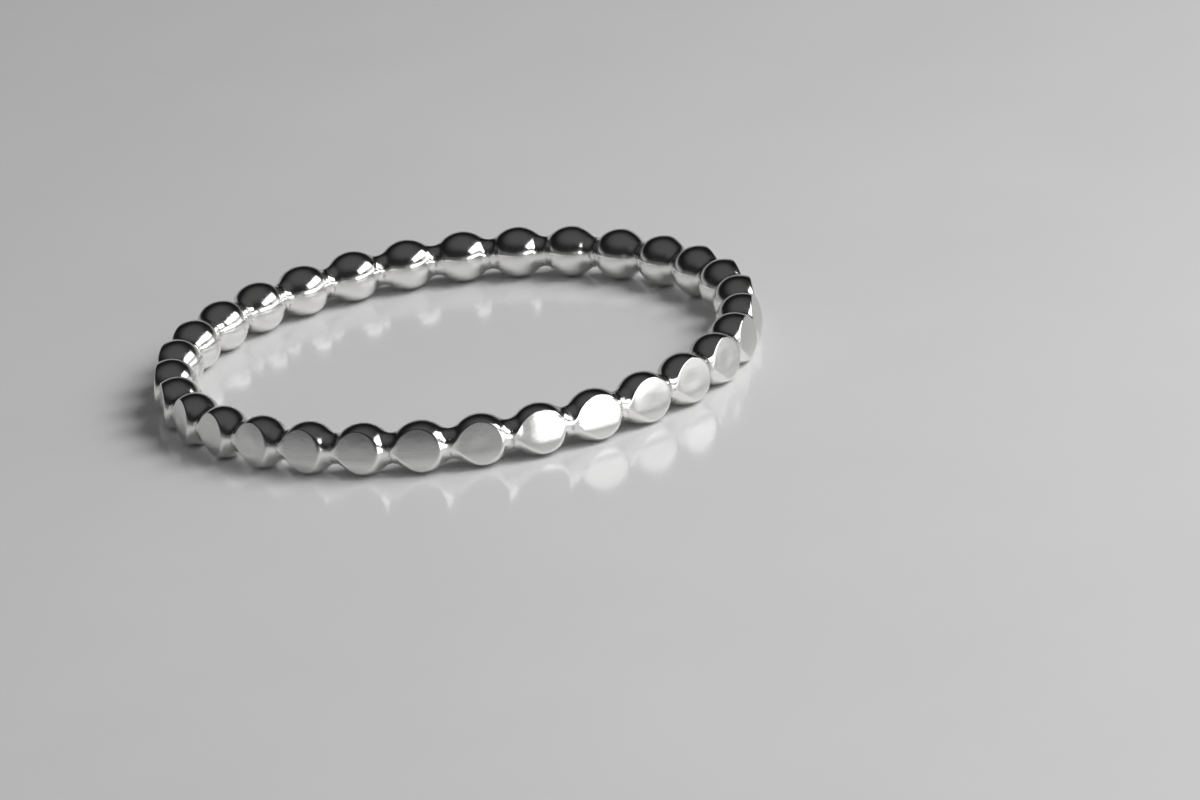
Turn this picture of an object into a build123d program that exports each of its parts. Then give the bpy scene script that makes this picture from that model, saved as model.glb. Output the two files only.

* * *

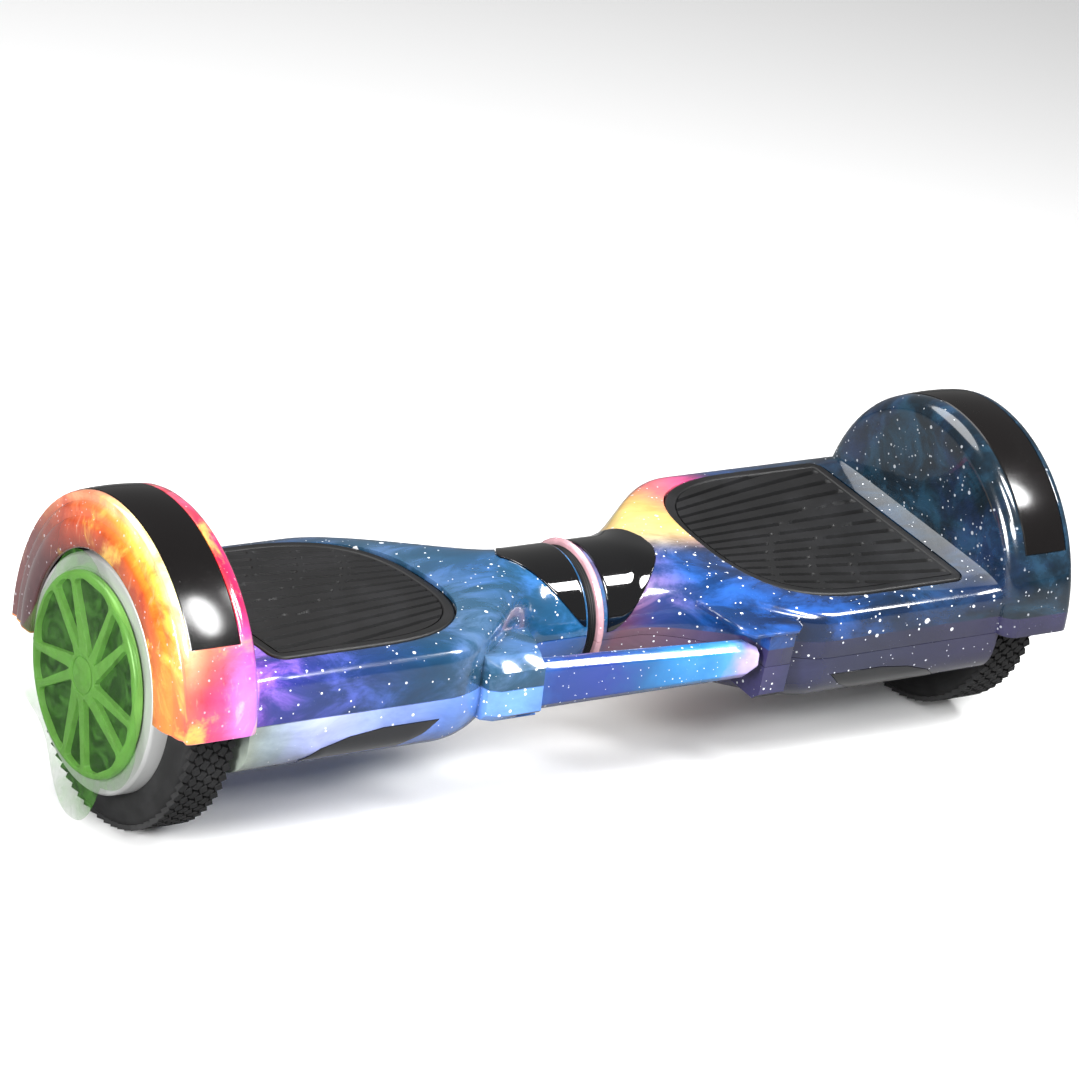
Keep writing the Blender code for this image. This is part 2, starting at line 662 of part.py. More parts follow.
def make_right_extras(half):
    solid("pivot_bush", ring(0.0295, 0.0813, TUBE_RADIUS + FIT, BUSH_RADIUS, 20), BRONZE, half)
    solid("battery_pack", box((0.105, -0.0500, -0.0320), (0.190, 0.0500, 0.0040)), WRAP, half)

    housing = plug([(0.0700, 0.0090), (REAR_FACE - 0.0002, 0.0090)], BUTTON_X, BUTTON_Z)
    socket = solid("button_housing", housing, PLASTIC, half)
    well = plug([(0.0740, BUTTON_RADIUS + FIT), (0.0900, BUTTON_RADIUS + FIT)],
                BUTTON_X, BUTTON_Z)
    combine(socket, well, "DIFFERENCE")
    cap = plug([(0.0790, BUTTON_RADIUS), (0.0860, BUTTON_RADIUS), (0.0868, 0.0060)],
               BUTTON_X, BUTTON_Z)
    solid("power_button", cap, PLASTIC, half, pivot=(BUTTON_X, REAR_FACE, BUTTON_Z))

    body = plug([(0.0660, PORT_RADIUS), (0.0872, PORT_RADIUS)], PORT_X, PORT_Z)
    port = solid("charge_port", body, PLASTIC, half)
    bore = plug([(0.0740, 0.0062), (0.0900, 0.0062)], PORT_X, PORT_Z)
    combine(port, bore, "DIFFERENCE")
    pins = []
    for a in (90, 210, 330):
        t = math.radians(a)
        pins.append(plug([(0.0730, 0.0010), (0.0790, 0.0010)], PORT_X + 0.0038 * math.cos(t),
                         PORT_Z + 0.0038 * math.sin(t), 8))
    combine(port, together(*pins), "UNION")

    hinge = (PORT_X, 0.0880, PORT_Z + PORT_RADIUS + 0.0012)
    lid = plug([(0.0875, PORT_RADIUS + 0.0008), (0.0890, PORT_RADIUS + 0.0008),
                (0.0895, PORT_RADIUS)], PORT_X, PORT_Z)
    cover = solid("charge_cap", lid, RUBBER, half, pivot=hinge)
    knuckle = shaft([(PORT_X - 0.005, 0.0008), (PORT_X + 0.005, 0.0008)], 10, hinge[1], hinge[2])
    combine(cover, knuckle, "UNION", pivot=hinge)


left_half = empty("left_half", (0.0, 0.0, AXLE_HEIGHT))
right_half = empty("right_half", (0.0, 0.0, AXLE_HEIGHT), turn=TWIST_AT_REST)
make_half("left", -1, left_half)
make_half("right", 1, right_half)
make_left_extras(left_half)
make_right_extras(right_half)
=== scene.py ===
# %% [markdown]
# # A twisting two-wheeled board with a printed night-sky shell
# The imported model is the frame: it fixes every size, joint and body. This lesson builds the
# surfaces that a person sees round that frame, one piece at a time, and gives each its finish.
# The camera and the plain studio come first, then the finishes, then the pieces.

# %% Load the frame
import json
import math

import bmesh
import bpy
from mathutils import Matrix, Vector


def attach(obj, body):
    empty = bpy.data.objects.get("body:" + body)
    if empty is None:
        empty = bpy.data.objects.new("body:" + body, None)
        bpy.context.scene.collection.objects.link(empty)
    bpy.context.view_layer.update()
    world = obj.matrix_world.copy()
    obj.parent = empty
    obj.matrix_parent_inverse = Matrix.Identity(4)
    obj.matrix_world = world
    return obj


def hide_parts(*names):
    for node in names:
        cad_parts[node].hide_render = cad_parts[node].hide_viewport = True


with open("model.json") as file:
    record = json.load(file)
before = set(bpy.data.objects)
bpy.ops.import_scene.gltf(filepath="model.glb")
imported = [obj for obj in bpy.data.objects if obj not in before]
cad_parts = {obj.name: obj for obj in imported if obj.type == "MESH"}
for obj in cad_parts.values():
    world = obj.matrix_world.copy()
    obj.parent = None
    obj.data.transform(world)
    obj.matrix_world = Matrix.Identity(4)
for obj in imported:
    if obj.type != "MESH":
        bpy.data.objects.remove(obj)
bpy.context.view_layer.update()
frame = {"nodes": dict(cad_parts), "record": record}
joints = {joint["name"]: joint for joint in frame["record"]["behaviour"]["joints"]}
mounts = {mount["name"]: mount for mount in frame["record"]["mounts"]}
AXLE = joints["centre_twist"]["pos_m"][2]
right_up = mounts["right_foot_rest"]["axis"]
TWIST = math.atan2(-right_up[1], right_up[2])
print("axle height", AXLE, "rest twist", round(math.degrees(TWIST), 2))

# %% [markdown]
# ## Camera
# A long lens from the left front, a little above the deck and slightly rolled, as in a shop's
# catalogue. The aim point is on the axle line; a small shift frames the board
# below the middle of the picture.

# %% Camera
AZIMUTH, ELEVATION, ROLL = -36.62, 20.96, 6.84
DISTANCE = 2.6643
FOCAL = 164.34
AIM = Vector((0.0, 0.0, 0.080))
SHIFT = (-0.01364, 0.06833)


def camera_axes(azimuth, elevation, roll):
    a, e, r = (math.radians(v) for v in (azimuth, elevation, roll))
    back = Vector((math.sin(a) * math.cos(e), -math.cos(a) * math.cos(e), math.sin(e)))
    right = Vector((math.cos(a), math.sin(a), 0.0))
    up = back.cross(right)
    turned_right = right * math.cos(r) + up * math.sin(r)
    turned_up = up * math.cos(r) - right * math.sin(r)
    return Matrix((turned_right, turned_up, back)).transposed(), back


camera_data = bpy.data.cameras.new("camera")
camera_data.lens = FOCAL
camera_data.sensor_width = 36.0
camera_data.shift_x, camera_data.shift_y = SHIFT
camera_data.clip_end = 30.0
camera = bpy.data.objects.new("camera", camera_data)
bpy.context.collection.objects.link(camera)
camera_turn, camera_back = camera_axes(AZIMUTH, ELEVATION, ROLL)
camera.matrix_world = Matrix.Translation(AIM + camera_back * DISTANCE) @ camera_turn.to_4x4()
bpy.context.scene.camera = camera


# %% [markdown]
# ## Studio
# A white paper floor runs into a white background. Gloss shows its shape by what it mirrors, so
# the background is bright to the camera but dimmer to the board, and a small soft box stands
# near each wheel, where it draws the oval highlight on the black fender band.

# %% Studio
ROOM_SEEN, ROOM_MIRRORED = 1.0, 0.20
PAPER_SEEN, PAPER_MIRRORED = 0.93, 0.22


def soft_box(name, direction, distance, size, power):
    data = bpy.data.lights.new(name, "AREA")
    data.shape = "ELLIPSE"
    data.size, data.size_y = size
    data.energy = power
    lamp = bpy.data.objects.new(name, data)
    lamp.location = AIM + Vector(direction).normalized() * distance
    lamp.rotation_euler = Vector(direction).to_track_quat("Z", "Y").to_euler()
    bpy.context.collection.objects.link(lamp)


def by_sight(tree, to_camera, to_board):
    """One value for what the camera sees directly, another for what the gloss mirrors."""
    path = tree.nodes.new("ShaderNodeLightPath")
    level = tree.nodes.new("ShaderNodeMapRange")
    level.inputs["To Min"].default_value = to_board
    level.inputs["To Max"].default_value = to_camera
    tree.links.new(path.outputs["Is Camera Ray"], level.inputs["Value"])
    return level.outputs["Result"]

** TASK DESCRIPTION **
Retype only what lies between the line bearing "Keep writing the" and the line bearing "pivot=(BUTTON_X, REAR_FACE, BUTTON_Z))", keeping both of those lines.

** THE RESULT **
Keep writing the Blender code for this image. This is part 2, starting at line 662 of part.py. More parts follow.
def make_right_extras(half):
    solid("pivot_bush", ring(0.0295, 0.0813, TUBE_RADIUS + FIT, BUSH_RADIUS, 20), BRONZE, half)
    solid("battery_pack", box((0.105, -0.0500, -0.0320), (0.190, 0.0500, 0.0040)), WRAP, half)

    housing = plug([(0.0700, 0.0090), (REAR_FACE - 0.0002, 0.0090)], BUTTON_X, BUTTON_Z)
    socket = solid("button_housing", housing, PLASTIC, half)
    well = plug([(0.0740, BUTTON_RADIUS + FIT), (0.0900, BUTTON_RADIUS + FIT)],
                BUTTON_X, BUTTON_Z)
    combine(socket, well, "DIFFERENCE")
    cap = plug([(0.0790, BUTTON_RADIUS), (0.0860, BUTTON_RADIUS), (0.0868, 0.0060)],
               BUTTON_X, BUTTON_Z)
    solid("power_button", cap, PLASTIC, half, pivot=(BUTTON_X, REAR_FACE, BUTTON_Z))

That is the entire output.